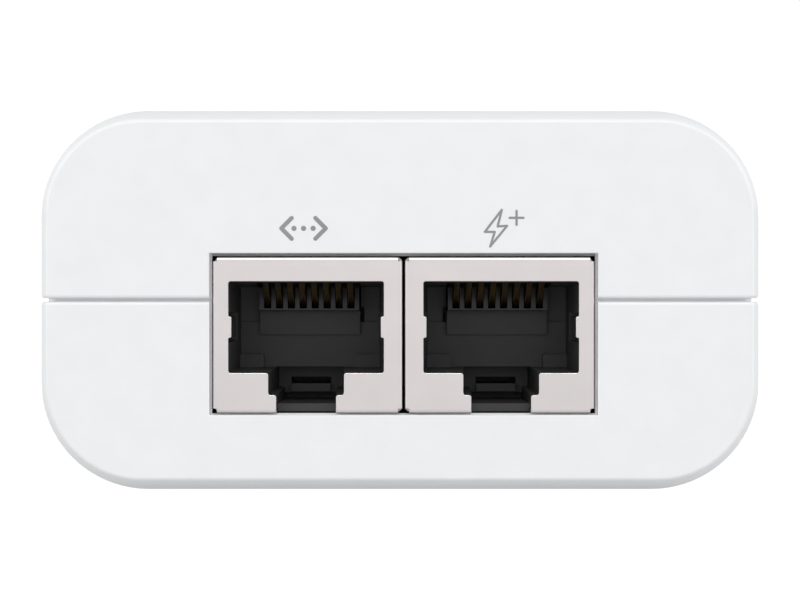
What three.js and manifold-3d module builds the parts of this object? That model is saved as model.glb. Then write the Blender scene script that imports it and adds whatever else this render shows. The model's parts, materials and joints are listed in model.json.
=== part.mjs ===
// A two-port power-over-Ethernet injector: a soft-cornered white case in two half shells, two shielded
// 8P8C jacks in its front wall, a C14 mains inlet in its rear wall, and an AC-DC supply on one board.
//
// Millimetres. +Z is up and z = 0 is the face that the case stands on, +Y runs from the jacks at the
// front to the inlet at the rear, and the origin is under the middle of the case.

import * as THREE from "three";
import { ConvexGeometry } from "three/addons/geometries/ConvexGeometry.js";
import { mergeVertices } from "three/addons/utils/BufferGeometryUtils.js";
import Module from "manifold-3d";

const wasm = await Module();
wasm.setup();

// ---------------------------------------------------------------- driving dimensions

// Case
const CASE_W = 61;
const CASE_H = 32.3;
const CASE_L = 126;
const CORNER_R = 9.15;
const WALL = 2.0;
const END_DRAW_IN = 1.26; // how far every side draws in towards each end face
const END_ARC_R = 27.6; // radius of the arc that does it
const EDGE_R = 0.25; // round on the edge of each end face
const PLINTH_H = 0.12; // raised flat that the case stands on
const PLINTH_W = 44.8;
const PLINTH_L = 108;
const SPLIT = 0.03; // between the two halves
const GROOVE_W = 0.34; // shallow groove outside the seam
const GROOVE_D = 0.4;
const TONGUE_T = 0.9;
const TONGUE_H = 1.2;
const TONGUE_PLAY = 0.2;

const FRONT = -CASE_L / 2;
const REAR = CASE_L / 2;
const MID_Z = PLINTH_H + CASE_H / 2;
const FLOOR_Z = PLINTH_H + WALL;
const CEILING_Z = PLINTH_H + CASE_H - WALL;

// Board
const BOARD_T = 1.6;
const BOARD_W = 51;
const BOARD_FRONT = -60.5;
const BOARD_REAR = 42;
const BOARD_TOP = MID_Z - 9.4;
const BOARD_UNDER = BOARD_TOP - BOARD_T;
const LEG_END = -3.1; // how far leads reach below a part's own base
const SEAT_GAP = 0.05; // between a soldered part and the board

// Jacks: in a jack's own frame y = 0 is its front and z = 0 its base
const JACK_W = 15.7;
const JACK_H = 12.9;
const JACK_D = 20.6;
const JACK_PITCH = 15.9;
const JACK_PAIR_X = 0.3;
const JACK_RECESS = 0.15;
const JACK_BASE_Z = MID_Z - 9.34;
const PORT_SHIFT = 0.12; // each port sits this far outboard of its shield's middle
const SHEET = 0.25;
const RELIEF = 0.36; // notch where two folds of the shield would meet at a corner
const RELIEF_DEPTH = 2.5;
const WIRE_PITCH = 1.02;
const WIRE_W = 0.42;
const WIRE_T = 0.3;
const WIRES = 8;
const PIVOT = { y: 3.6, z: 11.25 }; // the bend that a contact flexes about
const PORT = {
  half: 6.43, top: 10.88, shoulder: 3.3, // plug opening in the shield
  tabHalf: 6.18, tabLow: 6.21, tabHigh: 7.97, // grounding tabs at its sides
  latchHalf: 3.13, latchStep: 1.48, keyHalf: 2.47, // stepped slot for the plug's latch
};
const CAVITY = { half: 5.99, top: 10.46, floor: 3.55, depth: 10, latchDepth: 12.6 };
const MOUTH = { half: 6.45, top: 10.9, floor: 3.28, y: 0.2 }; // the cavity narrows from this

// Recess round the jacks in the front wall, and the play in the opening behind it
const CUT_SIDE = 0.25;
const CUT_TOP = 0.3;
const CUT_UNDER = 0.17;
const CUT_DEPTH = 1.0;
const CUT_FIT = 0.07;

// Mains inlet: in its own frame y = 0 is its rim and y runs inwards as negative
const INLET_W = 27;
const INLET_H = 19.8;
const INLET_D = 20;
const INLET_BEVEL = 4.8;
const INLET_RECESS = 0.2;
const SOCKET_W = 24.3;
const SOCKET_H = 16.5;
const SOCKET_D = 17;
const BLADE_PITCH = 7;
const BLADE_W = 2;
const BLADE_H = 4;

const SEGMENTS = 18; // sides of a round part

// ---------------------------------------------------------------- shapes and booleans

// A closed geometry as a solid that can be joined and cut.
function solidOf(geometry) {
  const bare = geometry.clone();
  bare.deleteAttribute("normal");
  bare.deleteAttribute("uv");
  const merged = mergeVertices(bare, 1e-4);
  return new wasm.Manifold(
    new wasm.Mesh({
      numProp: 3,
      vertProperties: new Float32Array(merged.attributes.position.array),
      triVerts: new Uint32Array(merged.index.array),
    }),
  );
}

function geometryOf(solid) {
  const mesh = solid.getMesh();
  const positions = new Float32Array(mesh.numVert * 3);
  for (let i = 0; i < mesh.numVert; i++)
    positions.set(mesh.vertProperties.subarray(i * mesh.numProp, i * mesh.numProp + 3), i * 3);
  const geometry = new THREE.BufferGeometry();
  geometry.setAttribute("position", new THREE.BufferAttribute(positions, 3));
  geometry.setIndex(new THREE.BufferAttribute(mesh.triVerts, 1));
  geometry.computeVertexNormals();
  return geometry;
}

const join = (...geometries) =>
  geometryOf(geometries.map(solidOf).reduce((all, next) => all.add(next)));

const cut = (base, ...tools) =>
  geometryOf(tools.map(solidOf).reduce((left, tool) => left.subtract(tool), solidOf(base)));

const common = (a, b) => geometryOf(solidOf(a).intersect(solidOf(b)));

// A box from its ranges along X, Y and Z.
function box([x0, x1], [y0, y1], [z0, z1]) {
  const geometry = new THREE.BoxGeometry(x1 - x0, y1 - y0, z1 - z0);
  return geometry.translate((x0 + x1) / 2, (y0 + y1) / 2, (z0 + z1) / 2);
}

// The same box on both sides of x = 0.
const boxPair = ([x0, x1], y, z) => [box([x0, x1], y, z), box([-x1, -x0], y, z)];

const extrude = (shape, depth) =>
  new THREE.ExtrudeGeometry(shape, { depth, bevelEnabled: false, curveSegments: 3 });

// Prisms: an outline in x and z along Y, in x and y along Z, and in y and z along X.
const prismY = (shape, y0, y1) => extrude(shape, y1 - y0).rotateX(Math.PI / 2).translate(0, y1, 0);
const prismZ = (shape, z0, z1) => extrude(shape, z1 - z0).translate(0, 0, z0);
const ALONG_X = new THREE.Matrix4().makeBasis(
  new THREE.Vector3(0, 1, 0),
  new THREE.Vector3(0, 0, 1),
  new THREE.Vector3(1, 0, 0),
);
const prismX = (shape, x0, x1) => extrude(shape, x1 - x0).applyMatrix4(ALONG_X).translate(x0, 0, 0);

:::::

▸ **Short exercise**
Which lines hold the word "this"? Show each one.

▸ **The result**
What three.js and manifold-3d module builds the parts of this object? That model is saved as model.glb. Then write the Blender scene script that imports it and adds whatever else this render shows. The model's parts, materials and joints are listed in model.json.
const PORT_SHIFT = 0.12; // each port sits this far outboard of its shield's middle
const MOUTH = { half: 6.45, top: 10.9, floor: 3.28, y: 0.2 }; // the cavity narrows from this